Como es usual en los portavoces del social-liberalismo progresista, su ensayo se agota en un ejercicio incompleto, fútil y parcializado de diagnóstico terminando en la consabida monserga: «la mayoría desorganizada que se opone al rumbo actual del país (debe) construir poder tanto en el Estado como en la sociedad civil para frenar la depredación. Si los peruanos pueden identificar y unirse en torno a un candidato que comparta esta visión, las próximas elecciones pueden abrir una estrecha ventana para el cambio» ¿Cuál es esa mayoría, la de los activismos callejeros chirriantes pero exiguos? ¿Y cuál puede ser ese candidato providencial, Vicente Alanoca o Alfonso López Chau, Marisol Pérez Tello quizá? Un auténtico «parto de los montes» su escuálido esbozo de propuesta; mucho ruido y pocas nueces, como reza el refrán.
Freeman expone para el disfrute de la feligresía progresista el discursito de «los poderes paralelos de Perú (que) han fragmentado al país en un mosaico de feudos» desde los que –dice– se acosa y asesina a los «líderes indígenas, los ecologistas, los periodistas y los sindicalistas» sin mencionar en alguna línea de su texto cuántos y cuáles de esos líderes indígenas en espacios amazónicos o en comunidades andinas han trabado estrechas relaciones, incluso de parentesco o patrimonialistas con economías criminales como la minería ilegal y la tala de bosques; ni menciona a los ecologistas de oenegés denunciados como depredadores de bosques, por auténticos dirigentes comuneros amazónicos; o a los sindicalistas en el negocio de la extorsión en el rubro de la construcción civil, por ejemplo; y desde luego, omite mencionar a los periodistas asalariados de la minería ilegal o que son activistas de intereses opositores acérrimos de la minería formal o de la agroexportación. De todos estos los hay muchos.

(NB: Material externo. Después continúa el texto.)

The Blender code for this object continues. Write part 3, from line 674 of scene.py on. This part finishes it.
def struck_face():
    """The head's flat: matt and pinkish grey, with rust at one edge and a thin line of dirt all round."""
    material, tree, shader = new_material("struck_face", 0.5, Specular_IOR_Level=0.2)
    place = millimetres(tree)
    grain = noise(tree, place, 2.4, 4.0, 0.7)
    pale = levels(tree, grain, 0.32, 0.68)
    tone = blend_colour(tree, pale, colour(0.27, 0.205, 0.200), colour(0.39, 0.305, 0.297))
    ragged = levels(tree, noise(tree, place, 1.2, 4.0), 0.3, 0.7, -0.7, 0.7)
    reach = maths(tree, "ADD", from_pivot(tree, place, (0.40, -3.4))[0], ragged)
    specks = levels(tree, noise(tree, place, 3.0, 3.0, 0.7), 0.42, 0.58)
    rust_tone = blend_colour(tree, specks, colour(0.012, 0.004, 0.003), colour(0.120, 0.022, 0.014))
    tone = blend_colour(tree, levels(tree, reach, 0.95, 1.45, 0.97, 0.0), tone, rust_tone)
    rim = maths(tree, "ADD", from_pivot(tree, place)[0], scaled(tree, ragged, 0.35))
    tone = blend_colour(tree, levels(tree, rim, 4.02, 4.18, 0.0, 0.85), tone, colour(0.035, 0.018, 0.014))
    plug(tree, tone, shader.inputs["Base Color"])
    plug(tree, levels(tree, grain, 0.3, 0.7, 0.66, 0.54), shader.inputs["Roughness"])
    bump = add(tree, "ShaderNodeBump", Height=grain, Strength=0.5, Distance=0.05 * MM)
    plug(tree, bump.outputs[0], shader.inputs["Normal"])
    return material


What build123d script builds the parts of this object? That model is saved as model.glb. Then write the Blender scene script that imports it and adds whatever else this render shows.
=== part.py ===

Nada menciona Freeman sobre el avance de las organizaciones criminales escalando con el poder de sus pingues negocios ilícitos a conseguir influencia social en poblaciones económicamente beneficiadas por los mismos, como en La Libertad, en Arequipa, Apurímac, Cusco, Puno, Ucayali, San Martín, Amazonas o Madre de Dios, asentando las bases para forjar poder político local y regional y una notoria presencia parlamentaria –con y desde las izquierdas partidarias, precisamente–. Ni de la que denomina «sociedad civil», esa poblada que es cómplice y agente activista de la irrupción en auge de gobernanzas criminales sostenidas por el poder económico de origen ilegal con creciente dominio territorial en casi dos decenas de regiones políticas del Perú.
Freeman prefiere irse por las ramas adscribiendo a la narrativa falaz de las «leyes pro-crimen» (¿cuáles?; no menciona alguna) «que limitan las herramientas de investigación de los fiscales». Exactamente el mismo relato artificioso e infundamentado que propaga con descaro la feligresía progresista en nuestro país, en defensa de la cúpula derrotada pero todavía activa, de un Ministerio Público que fue convertido en arma persecutoria por cuenta de la mafia caviar.
En síntesis, el académico Freeman actúa como un portaestandarte del progresismo absolutamente incapaz de plantear propuestas resolutivas para la recuperación del sistema político de un país como el Perú, como debiera ser –por ejemplo– analizando vías de salida de la crisis de inestabilidad política haciendo un replanteamiento del ejercicio de la representación ciudadana en vía electoral, precisamente para desmontar los aparatos de esos poderes paralelos que denuncia. Desde luego, sólo alcanza a levantar ligeramente la tapa de la Caja de Pandora en que se ha convertido la decaída democracia parlamentarista en nuestro país. Puro humo y ruido de fuegos de artificio.